#### GIVEN EXERCISE:
Repeat exactly the lines from the one containing "with BuildSketch(VALVE_SEAT.offset(cap_bottom +" through the one containing "world = obj.matrix_world.copy()", both lines included, please, without any other lines.

## BEGIN

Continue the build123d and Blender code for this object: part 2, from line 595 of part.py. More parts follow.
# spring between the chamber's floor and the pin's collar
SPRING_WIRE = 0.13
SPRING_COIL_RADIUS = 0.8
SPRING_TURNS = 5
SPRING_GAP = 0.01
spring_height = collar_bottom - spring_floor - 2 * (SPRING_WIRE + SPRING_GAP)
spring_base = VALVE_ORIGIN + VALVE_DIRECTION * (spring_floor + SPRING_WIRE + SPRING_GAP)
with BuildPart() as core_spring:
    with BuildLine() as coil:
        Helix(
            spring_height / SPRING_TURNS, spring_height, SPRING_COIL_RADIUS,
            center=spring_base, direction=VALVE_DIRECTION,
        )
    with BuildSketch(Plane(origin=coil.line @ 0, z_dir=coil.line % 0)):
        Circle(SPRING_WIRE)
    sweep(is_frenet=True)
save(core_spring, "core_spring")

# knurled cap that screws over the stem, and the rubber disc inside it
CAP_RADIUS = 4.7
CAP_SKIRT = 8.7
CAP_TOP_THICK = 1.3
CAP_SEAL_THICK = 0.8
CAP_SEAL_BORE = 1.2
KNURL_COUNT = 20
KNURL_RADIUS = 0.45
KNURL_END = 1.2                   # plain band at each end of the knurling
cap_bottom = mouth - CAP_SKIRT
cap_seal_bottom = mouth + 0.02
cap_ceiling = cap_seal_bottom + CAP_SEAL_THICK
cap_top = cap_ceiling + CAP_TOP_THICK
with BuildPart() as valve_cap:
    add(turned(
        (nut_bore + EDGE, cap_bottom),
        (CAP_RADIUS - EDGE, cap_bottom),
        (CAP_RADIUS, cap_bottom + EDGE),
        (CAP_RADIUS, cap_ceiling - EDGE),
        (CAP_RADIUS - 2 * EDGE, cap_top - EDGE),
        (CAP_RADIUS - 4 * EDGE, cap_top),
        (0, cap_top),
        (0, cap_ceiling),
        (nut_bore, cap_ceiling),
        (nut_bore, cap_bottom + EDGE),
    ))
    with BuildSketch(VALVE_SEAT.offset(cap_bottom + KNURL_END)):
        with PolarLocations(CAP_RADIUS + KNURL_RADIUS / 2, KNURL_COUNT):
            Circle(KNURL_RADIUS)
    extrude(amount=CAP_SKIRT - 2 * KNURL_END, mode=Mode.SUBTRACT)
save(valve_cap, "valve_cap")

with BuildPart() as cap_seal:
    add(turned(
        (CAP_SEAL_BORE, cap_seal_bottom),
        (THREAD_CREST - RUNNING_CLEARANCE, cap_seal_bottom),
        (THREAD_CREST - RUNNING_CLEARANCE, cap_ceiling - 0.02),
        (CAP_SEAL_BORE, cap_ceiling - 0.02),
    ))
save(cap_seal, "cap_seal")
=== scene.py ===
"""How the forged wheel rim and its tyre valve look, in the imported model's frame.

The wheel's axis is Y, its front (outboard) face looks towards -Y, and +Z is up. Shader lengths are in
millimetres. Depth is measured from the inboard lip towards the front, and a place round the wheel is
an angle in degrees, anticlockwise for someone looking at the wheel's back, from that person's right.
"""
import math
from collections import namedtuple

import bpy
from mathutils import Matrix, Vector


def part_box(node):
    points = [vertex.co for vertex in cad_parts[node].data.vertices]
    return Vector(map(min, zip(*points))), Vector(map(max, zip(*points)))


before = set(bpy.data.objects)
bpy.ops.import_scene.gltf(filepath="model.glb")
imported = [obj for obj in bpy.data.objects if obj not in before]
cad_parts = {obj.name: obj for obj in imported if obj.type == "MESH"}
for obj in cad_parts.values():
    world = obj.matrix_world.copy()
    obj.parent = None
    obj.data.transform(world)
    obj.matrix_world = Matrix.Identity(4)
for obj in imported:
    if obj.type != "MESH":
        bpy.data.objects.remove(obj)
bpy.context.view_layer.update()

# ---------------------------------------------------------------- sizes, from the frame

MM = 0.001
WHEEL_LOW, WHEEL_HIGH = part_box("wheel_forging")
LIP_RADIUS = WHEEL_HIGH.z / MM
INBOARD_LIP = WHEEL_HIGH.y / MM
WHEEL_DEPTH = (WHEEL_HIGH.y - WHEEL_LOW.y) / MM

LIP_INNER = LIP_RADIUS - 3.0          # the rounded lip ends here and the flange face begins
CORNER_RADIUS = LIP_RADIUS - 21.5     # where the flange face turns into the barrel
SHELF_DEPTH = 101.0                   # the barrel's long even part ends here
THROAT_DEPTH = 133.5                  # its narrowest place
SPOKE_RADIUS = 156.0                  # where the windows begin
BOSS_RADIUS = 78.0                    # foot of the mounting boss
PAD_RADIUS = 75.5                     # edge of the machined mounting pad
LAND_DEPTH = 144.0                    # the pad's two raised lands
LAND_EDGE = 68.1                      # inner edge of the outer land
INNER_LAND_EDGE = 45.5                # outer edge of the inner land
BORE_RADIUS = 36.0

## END

#### COMPLETE OUTPUT:
    with BuildSketch(VALVE_SEAT.offset(cap_bottom + KNURL_END)):
        with PolarLocations(CAP_RADIUS + KNURL_RADIUS / 2, KNURL_COUNT):
            Circle(KNURL_RADIUS)
    extrude(amount=CAP_SKIRT - 2 * KNURL_END, mode=Mode.SUBTRACT)
save(valve_cap, "valve_cap")

with BuildPart() as cap_seal:
    add(turned(
        (CAP_SEAL_BORE, cap_seal_bottom),
        (THREAD_CREST - RUNNING_CLEARANCE, cap_seal_bottom),
        (THREAD_CREST - RUNNING_CLEARANCE, cap_ceiling - 0.02),
        (CAP_SEAL_BORE, cap_ceiling - 0.02),
    ))
save(cap_seal, "cap_seal")
=== scene.py ===
"""How the forged wheel rim and its tyre valve look, in the imported model's frame.

The wheel's axis is Y, its front (outboard) face looks towards -Y, and +Z is up. Shader lengths are in
millimetres. Depth is measured from the inboard lip towards the front, and a place round the wheel is
an angle in degrees, anticlockwise for someone looking at the wheel's back, from that person's right.
"""
import math
from collections import namedtuple

import bpy
from mathutils import Matrix, Vector


def part_box(node):
    points = [vertex.co for vertex in cad_parts[node].data.vertices]
    return Vector(map(min, zip(*points))), Vector(map(max, zip(*points)))


before = set(bpy.data.objects)
bpy.ops.import_scene.gltf(filepath="model.glb")
imported = [obj for obj in bpy.data.objects if obj not in before]
cad_parts = {obj.name: obj for obj in imported if obj.type == "MESH"}
for obj in cad_parts.values():
    world = obj.matrix_world.copy()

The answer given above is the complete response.